Records from a dataset:
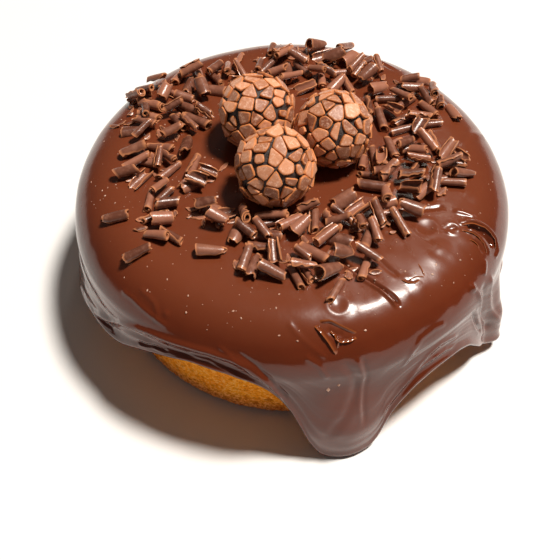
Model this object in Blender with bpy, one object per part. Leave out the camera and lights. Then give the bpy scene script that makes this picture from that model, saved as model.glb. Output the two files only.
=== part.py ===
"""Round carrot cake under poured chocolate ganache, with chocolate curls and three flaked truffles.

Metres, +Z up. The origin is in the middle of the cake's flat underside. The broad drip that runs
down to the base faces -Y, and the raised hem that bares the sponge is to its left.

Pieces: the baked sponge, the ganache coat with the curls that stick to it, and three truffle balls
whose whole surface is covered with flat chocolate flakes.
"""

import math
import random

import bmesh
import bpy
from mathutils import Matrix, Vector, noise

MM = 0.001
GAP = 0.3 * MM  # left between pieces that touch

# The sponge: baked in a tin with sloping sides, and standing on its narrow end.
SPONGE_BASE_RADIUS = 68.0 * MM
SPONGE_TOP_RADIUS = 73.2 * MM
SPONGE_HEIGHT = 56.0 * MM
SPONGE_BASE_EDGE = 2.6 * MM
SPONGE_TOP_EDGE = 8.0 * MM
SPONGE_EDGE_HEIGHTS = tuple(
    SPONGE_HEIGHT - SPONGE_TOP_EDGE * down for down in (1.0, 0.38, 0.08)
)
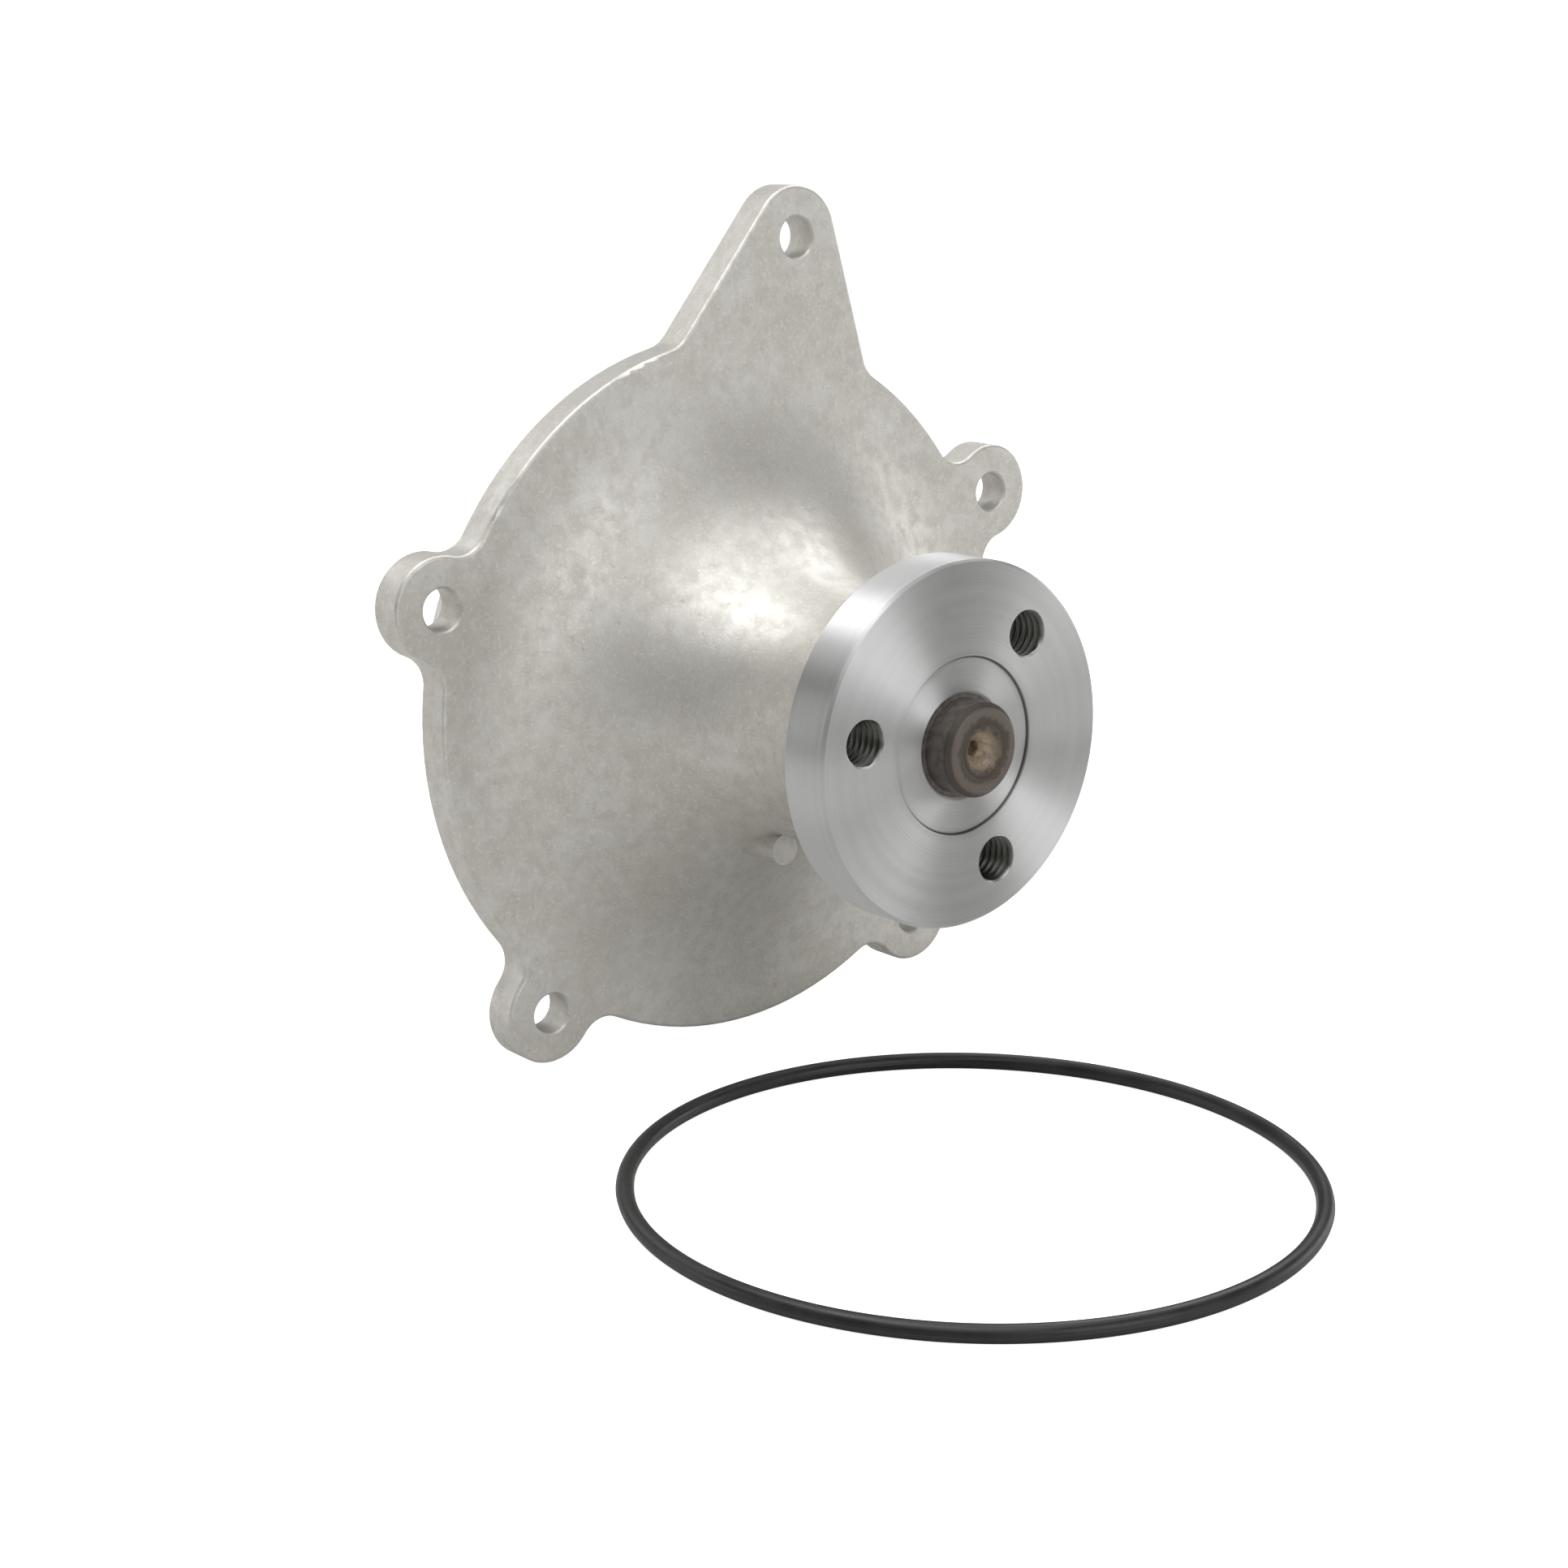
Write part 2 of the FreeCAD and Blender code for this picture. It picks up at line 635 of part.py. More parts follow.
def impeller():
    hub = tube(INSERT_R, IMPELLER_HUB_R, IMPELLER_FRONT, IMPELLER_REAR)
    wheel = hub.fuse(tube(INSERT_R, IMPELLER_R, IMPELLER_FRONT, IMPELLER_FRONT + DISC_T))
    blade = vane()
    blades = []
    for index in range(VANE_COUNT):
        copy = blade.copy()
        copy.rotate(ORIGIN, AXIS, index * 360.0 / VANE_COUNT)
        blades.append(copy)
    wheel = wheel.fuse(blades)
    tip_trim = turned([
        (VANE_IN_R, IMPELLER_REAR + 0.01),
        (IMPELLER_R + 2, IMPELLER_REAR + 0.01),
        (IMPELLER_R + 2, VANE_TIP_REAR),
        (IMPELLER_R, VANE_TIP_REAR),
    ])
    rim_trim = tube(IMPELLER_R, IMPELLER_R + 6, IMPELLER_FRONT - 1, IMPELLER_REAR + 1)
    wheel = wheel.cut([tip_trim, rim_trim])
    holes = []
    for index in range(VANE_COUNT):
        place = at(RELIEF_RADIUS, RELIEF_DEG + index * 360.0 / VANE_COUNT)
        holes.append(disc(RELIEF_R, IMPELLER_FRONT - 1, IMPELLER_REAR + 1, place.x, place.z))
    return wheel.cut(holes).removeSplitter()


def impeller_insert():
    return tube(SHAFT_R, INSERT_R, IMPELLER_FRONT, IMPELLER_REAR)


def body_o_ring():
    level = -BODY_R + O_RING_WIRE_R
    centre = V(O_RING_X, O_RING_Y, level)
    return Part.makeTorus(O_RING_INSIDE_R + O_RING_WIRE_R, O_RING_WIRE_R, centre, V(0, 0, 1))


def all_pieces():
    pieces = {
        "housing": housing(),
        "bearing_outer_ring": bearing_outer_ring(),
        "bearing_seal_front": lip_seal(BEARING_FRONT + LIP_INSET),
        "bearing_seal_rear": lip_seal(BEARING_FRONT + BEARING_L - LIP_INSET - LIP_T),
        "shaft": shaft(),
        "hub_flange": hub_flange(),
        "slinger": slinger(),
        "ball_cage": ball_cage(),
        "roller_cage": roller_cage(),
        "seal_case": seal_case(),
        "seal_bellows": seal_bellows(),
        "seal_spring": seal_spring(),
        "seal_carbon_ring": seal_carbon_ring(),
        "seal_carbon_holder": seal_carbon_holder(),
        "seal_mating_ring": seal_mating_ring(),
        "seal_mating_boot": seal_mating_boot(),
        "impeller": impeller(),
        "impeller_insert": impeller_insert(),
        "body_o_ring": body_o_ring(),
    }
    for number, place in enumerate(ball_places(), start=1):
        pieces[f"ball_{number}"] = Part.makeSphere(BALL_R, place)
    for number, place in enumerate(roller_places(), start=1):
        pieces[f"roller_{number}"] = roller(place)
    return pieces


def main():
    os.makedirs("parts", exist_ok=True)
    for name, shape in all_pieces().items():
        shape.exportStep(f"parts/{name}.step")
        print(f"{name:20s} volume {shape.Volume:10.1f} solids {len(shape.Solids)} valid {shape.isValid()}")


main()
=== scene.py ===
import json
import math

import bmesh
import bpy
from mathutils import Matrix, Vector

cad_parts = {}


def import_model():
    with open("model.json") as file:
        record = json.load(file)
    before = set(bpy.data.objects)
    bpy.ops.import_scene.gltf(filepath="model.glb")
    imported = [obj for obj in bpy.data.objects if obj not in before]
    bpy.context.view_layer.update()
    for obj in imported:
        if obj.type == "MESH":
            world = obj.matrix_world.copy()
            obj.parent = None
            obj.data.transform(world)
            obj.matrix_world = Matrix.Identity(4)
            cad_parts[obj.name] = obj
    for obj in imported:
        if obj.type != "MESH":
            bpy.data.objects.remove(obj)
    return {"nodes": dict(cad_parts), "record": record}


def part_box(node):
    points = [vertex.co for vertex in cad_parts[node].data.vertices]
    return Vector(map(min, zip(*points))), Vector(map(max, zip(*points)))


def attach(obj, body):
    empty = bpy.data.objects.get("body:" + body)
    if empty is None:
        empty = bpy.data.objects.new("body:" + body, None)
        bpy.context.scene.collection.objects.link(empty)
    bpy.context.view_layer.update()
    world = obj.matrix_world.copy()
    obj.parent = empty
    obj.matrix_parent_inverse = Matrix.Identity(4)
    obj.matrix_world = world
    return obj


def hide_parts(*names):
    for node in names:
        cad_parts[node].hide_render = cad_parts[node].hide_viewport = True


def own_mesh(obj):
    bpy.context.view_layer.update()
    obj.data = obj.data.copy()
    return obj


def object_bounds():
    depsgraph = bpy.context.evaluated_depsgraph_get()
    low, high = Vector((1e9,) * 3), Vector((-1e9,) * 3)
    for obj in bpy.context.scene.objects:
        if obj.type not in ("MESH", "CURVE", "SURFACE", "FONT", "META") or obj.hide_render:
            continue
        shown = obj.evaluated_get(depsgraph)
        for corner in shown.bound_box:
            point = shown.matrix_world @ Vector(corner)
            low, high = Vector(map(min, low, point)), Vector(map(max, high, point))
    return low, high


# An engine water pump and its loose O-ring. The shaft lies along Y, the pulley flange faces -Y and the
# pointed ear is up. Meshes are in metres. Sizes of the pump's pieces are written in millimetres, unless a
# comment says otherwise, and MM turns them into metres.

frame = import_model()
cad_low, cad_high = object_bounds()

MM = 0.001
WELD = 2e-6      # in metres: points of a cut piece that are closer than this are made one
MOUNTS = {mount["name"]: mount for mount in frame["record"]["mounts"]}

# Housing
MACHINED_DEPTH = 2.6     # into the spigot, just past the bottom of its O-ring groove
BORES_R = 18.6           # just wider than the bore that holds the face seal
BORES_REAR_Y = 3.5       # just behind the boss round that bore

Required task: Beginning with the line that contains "for name, shape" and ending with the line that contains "if empty is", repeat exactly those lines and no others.

Answer in full:
    for name, shape in all_pieces().items():
        shape.exportStep(f"parts/{name}.step")
        print(f"{name:20s} volume {shape.Volume:10.1f} solids {len(shape.Solids)} valid {shape.isValid()}")


main()
=== scene.py ===
import json
import math

import bmesh
import bpy
from mathutils import Matrix, Vector

cad_parts = {}


def import_model():
    with open("model.json") as file:
        record = json.load(file)
    before = set(bpy.data.objects)
    bpy.ops.import_scene.gltf(filepath="model.glb")
    imported = [obj for obj in bpy.data.objects if obj not in before]
    bpy.context.view_layer.update()
    for obj in imported:
        if obj.type == "MESH":
            world = obj.matrix_world.copy()
            obj.parent = None
            obj.data.transform(world)
            obj.matrix_world = Matrix.Identity(4)
            cad_parts[obj.name] = obj
    for obj in imported:
        if obj.type != "MESH":
            bpy.data.objects.remove(obj)
    return {"nodes": dict(cad_parts), "record": record}


def part_box(node):
    points = [vertex.co for vertex in cad_parts[node].data.vertices]
    return Vector(map(min, zip(*points))), Vector(map(max, zip(*points)))


def attach(obj, body):
    empty = bpy.data.objects.get("body:" + body)
    if empty is None:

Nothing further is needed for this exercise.